I’ve had people gawp in disbelief – not so much when the baby was only a few months old, but definitely when she was one or two or three (by the time she was four, we no longer breastfed in public). I’ve had people (young women, usually) make known their disgust that I was using my breasts for the precise job they were created for.

Like a kiss between lovers, breastfeeding your baby or child is more than a physical act – it is an expression of love. There’s an intimacy to it – even when it’s automatic.  I’ve had people smile warmly and even give me a thumbs up when I’ve been feeding my baby. I’ve had perfect strangers go out of their way to let me know that they ‘approve’. It feels a lot better than the disgust – and it’s lovely to have people’s support and to have them being nice – but it still feels like they need to make a point about how ‘accepting’ they are of your ‘oddness’.

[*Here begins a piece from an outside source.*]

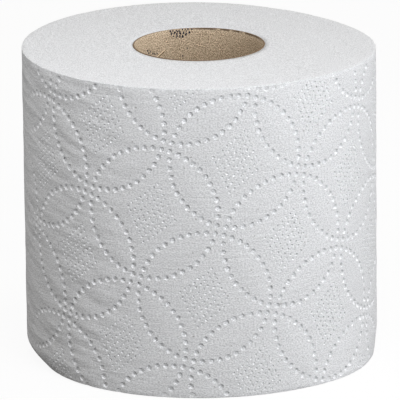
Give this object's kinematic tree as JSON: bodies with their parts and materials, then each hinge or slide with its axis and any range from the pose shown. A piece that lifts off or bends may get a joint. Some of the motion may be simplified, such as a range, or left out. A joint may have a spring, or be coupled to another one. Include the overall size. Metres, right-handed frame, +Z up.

I now have a much better understanding of how it feels to be a gay man in twenty-first century Ireland. It feels like being a breastfeeding mother in twenty-first century Ireland. Thanks, Rory, for sharing your gift of communication and helping me understand how you feel every time you feel you need to check yourself.

 

* In Ireland, at a party a noble call is when it’s your turn – to sing, recite or otherwise entertain. You can’t refuse. You can plead neither illness nor insanity. You must perform. The recent play at the Abbey ‘The Risen People’ (which dealt with the 1913 Lockout) had a Nobel Call performed by a different person whose own story bore relevance to the broad themes of the play.